Ce jeune peintre âgé de 44 ans, diplômé de l’université en art et études théâtrales, a d’abord été designer pour le théâtre de Dniepro avant de devenir, à partir de 2009, enseignant à l’école d’art de cette même ville. Peintre, Vasylenko est aussi au service de l’armée ukrainienne depuis 2014. Il confectionne des filets de camouflages. La guerre est autant au cœur de sa vie que sa peinture et celle-ci, depuis février dernier, en est profondément marquée. Certaines de ses dernières réalisations évoquent le souvenir de scènes dans la gare centrale de Dniepro, au moment où retentissaient les sirènes des alertes à la bombe. Le hall est plongé dans l’obscurité, les personnages sont prostrés sur ce que l’on devine être leur téléphone portable, en quête d’informations sur les bombardements en cours.

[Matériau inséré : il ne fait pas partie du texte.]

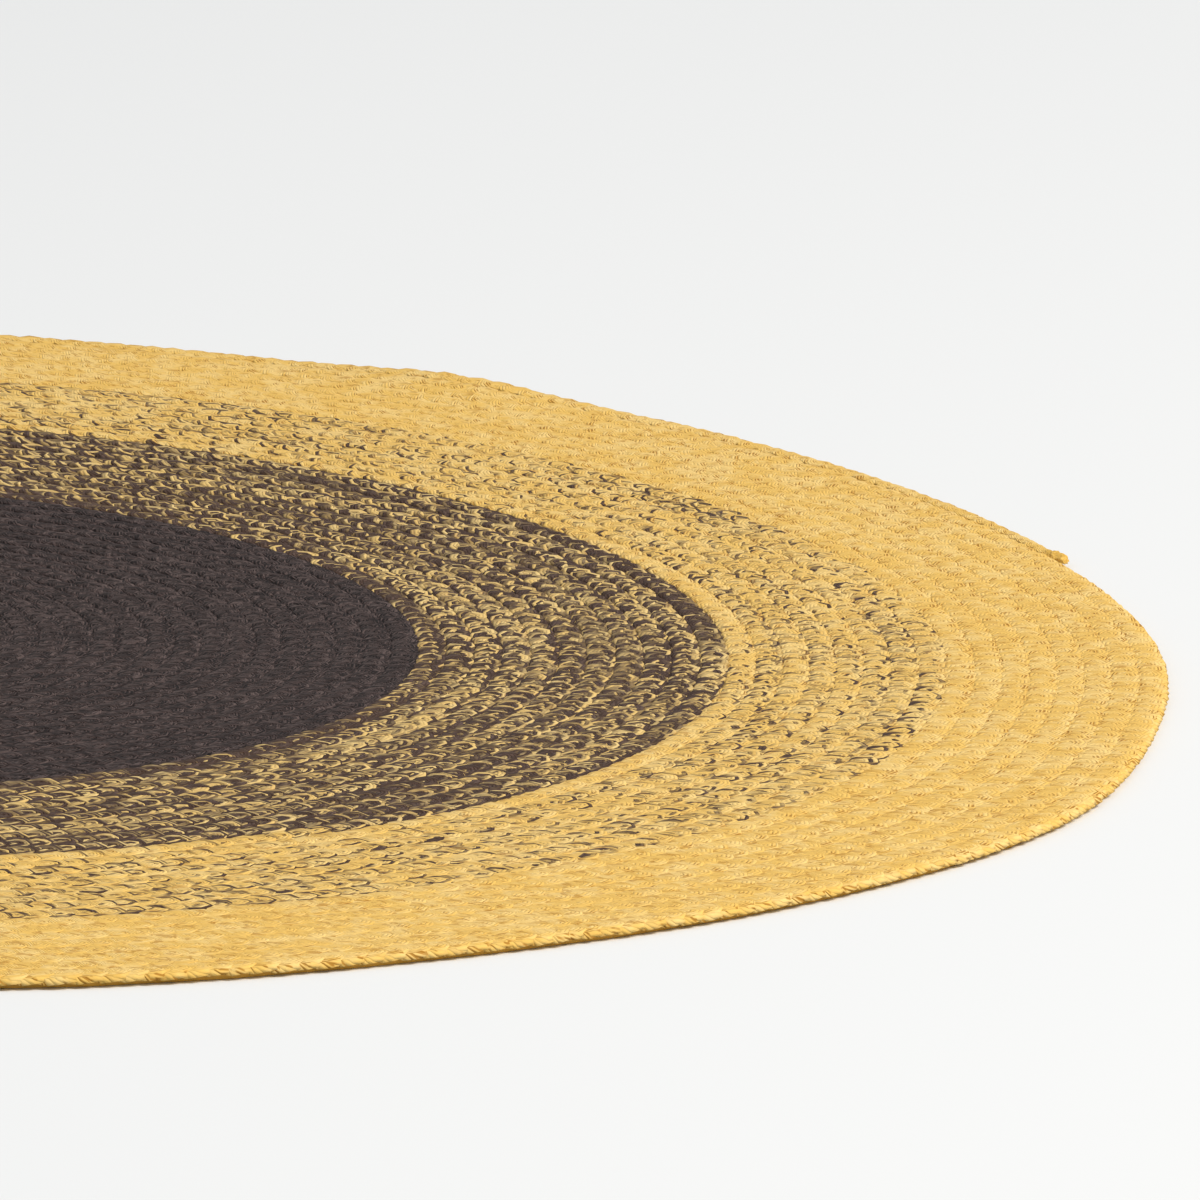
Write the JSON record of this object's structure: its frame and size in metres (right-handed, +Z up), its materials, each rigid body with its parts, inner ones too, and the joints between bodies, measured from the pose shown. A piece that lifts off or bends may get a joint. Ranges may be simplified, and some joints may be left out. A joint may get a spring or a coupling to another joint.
{
  "type": "round braided rug",
  "caption": "Flat round rug: a cotton braid coiled from the centre and sewn row to row, dark in the middle, mottled, flecked, then plain mustard yellow at the rim.",
  "frame": {"origin": "middle of the rug's outline, on the floor it lies on", "axes": "+Z up through the thickness, +X towards the right end of the rug as the picture shows it, +Y away from the camera"},
  "size_m": [1.195, 1.197, 0.0094],
  "materials": {
    "dark_braid": "matte",
    "mottled_braid": "matte",
    "flecked_braid": "matte",
    "yellow_braid": "matte"
  },
  "bodies": {
    "root": {"dark_centre": "dark_braid", "mottled_band": "mottled_braid", "flecked_band": "flecked_braid", "yellow_border": "yellow_braid"}
  },
  "joints": []
}
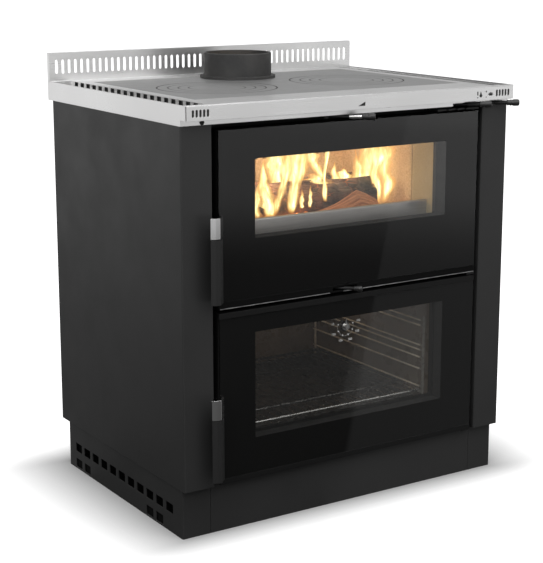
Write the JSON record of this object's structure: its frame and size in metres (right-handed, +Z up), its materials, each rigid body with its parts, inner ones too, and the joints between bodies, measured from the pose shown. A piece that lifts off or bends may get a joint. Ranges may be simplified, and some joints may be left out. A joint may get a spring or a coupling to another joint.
{
  "type": "wood cookstove",
  "caption": "Freestanding wood cookstove with a glazed fire door over a glazed oven door, a hob with nested rings, stainless trim and swinging control levers.",
  "frame": {"origin": "centre of the body's footprint, on the floor, under the middle skid", "axes": "+X to the right as seen from the front, -Y out of the front towards the user, +Z up"},
  "size_m": [0.8072, 0.6299, 0.9215],
  "materials": {
    "body_paint": "smooth satin charcoal",
    "stove_paint": "heat-resistant matt black",
    "stainless": "finely brushed",
    "zinc_sheet": "dull galvanised",
    "hob_iron": "ground smooth",
    "dark_iron": "dark, slightly rough",
    "firebrick": "matt refractory",
    "oven_lining": "dark enamel",
    "tray_enamel": "gloss black enamel",
    "door_glass": "clear, lightly tinted",
    "rope_seal": "braided glass fibre",
    "grip_coat": "satin black",
    "knob_black": "black, polished",
    "chrome": "polished"
  },
  "bodies": {
    "cooker": {"floor_frame": "zinc_sheet", "plinth_left": "body_paint", "plinth_right": "body_paint", "plinth_kick_panel": "body_paint", "plinth_back": "body_paint", "base_plate": "zinc_sheet", "side_panel_left": "body_paint", "side_panel_right": "body_paint", "back_panel": "zinc_sheet", "front_frame": "stove_paint", "firebox_shell": "stove_paint", "hearth_plate": "dark_iron", "fire_grate": "dark_iron", "side_firebricks": "firebrick", "back_firebricks": "firebrick", "log_guard": "dark_iron", "ash_drawer": "stove_paint", "oven_liner": "oven_lining", "oven_racks": "chrome", "wire_shelf": "chrome", "baking_tray": "tray_enamel", "top_frame": "stainless", "fascia_bar": "stainless", "casing_screws": "dark_iron", "splashback": "stainless", "hob_plate": "hob_iron", "flue_collar": "dark_iron", "hinge_brackets": "chrome", "hinge_pins": "chrome", "latch_keepers": "chrome", "lever_brackets": "zinc_sheet"},
    "fire_door": {"fire_door_frame": "stove_paint", "fire_door_glass": "door_glass", "fire_door_gasket": "rope_seal", "fire_door_grip": "grip_coat"},
    "fire_latch": {"fire_door_latch": "chrome"},
    "primary_air": {"primary_air_lever": "chrome", "primary_air_knob": "knob_black"},
    "oven_door": {"oven_door_frame": "stove_paint", "oven_door_glass": "door_glass", "oven_door_inner_glass": "door_glass", "oven_door_gasket": "rope_seal", "oven_door_grip": "grip_coat", "thermometer_body": "chrome"},
    "oven_latch": {"oven_door_latch": "chrome"},
    "pointer": {"thermometer_pointer": "chrome"},
    "secondary_air": {"secondary_air_lever": "chrome", "secondary_air_knob": "knob_black"},
    "flue_damper": {"flue_damper_lever": "chrome", "flue_damper_knob": "knob_black"},
    "oven_damper": {"oven_damper_lever": "chrome", "oven_damper_knob": "knob_black"},
    "left_outer": {"left_outer_ring": "hob_iron"},
    "left_middle": {"left_middle_ring": "hob_iron"},
    "left_inner": {"left_inner_ring": "hob_iron"},
    "left_centre": {"left_disc": "hob_iron"},
    "right_outer": {"right_outer_ring": "hob_iron"},
    "right_middle": {"right_middle_ring": "hob_iron"},
    "right_inner": {"right_inner_ring": "hob_iron"},
    "right_centre": {"right_disc": "hob_iron"}
  },
  "joints": [
    {"name": "fire_door_hinge", "type": "hinge", "parent": "cooker", "child": "fire_door", "pos_m": [0.313, -0.271, 0.634], "axis": [0, 0, 1], "range_deg": [0, 110]},
    {"name": "oven_door_hinge", "type": "hinge", "parent": "cooker", "child": "oven_door", "pos_m": [0.313, -0.271, 0.278], "axis": [0, 0, 1], "range_deg": [0, 110]},
    {"name": "fire_latch_tilt", "type": "hinge", "parent": "fire_door", "child": "fire_latch", "pos_m": [-0.341, -0.309, 0.612], "axis": [1, 0, 0], "range_deg": [0, 10]},
    {"name": "oven_latch_tilt", "type": "hinge", "parent": "oven_door", "child": "oven_latch", "pos_m": [-0.341, -0.309, 0.256], "axis": [1, 0, 0], "range_deg": [0, 10]},
    {"name": "primary_air_swing", "type": "hinge", "parent": "fire_door", "child": "primary_air", "pos_m": [-0.05, -0.262, 0.4672], "axis": [0, 0, -1], "range_deg": [0, 35]},
    {"name": "pointer_turn", "type": "hinge", "parent": "oven_door", "child": "pointer", "pos_m": [0, -0.2585, 0.377], "axis": [0, 1, 0], "range_deg": [-120, 120]},
    {"name": "secondary_air_swing", "type": "hinge", "parent": "cooker", "child": "secondary_air", "pos_m": [-0.06, -0.263, 0.8165], "axis": [0, 0, -1], "range_deg": [0, 35]},
    {"name": "flue_damper_swing", "type": "hinge", "parent": "cooker", "child": "flue_damper", "pos_m": [0.2484, -0.266, 0.8227], "axis": [0, 0, -1], "range_deg": [0, 30]},
    {"name": "oven_damper_swing", "type": "hinge", "parent": "cooker", "child": "oven_damper", "pos_m": [0.324, -0.266, 0.8227], "axis": [0, 0, -1], "range_deg": [0, 30]},
    {"name": "left_outer_lift", "type": "slide", "parent": "cooker", "child": "left_outer", "axis": [0, 0, 1], "range_m": [0, 0.04]},
    {"name": "left_middle_lift", "type": "slide", "parent": "left_outer", "child": "left_middle", "axis": [0, 0, 1], "range_m": [0, 0.04]},
    {"name": "left_inner_lift", "type": "slide", "parent": "left_middle", "child": "left_inner", "axis": [0, 0, 1], "range_m": [0, 0.04]},
    {"name": "left_centre_lift", "type": "slide", "parent": "left_inner", "child": "left_centre", "axis": [0, 0, 1], "range_m": [0, 0.04]},
    {"name": "right_outer_lift", "type": "slide", "parent": "cooker", "child": "right_outer", "axis": [0, 0, 1], "range_m": [0, 0.04]},
    {"name": "right_middle_lift", "type": "slide", "parent": "right_outer", "child": "right_middle", "axis": [0, 0, 1], "range_m": [0, 0.04]},
    {"name": "right_inner_lift", "type": "slide", "parent": "right_middle", "child": "right_inner", "axis": [0, 0, 1], "range_m": [0, 0.04]},
    {"name": "right_centre_lift", "type": "slide", "parent": "right_inner", "child": "right_centre", "axis": [0, 0, 1], "range_m": [0, 0.04]}
  ]
}
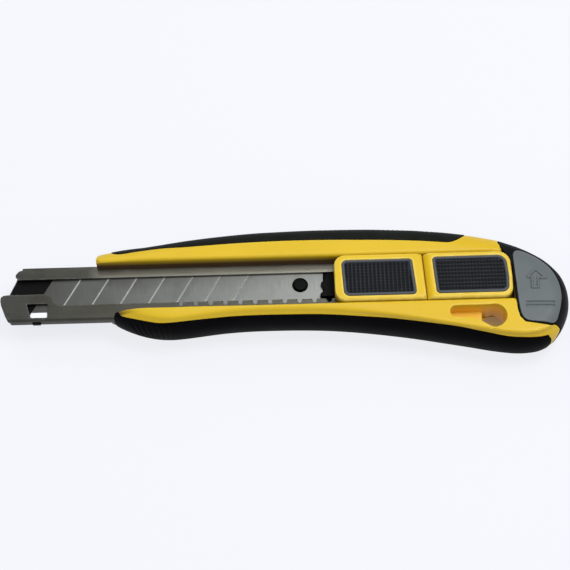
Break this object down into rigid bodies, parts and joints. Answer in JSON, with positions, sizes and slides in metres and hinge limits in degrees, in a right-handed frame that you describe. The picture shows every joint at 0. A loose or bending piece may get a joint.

Le « Printemps stérile » est un paysage urbain dont le ciel n’est pas chargé de nuages mais de flammes : ce printemps n’est que désolation, il n’aura pas de fruits. Une autre gouache représente la vue de la ville bombardée depuis son appartement, « Night shelling ». Il a recomposé cette scène d’après ses souvenirs, car d’ordinaire Vasylenko peint sur le motif en plein air, « à l’ancienne », loin des expérimentations avant-gardistes. Enfin, il y a ce « Pont de Dniepro », endommagé par les bombes mais réparé en un temps record. Le pinceau de Vasylenko le fait rayonner de toutes les couleurs de la vie qui auront raison de l’esprit de mort.

Ici, l’art dit la résistance d’un peuple farouchement libre, dont la résilience est prodigieuse, face à l’ennemi. La résistance ukrainienne a ses noirs et ses couleurs, nous les avons vues dans les œuvres de Vasylenko.